____ DATA EXTRACT

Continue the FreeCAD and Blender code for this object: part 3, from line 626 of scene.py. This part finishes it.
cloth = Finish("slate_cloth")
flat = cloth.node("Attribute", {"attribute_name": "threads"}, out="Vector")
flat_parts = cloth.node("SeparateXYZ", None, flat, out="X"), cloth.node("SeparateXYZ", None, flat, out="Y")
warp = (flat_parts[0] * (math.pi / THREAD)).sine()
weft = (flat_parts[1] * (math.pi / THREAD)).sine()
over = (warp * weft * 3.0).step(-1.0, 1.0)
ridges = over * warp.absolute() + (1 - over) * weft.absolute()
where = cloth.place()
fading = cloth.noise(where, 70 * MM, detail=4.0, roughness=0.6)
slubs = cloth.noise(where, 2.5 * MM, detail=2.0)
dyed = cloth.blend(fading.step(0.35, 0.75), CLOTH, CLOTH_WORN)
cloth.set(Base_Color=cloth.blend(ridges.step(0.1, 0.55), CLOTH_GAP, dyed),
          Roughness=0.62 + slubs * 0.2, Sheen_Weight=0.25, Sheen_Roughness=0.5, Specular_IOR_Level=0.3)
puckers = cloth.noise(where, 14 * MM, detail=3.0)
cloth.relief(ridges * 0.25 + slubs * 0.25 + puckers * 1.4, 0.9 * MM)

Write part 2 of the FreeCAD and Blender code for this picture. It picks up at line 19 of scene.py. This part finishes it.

________

AIM
Give the material above again, word for word.

THE SOLUTION
Continue the FreeCAD and Blender code for this object: part 3, from line 626 of scene.py. This part finishes it.
cloth = Finish("slate_cloth")
flat = cloth.node("Attribute", {"attribute_name": "threads"}, out="Vector")
flat_parts = cloth.node("SeparateXYZ", None, flat, out="X"), cloth.node("SeparateXYZ", None, flat, out="Y")
warp = (flat_parts[0] * (math.pi / THREAD)).sine()
weft = (flat_parts[1] * (math.pi / THREAD)).sine()
over = (warp * weft * 3.0).step(-1.0, 1.0)
ridges = over * warp.absolute() + (1 - over) * weft.absolute()
where = cloth.place()
fading = cloth.noise(where, 70 * MM, detail=4.0, roughness=0.6)
slubs = cloth.noise(where, 2.5 * MM, detail=2.0)
dyed = cloth.blend(fading.step(0.35, 0.75), CLOTH, CLOTH_WORN)
cloth.set(Base_Color=cloth.blend(ridges.step(0.1, 0.55), CLOTH_GAP, dyed),
          Roughness=0.62 + slubs * 0.2, Sheen_Weight=0.25, Sheen_Roughness=0.5, Specular_IOR_Level=0.3)
puckers = cloth.noise(where, 14 * MM, detail=3.0)
cloth.relief(ridges * 0.25 + slubs * 0.25 + puckers * 1.4, 0.9 * MM)

Write part 2 of the FreeCAD and Blender code for this picture. It picks up at line 19 of scene.py. This part finishes it.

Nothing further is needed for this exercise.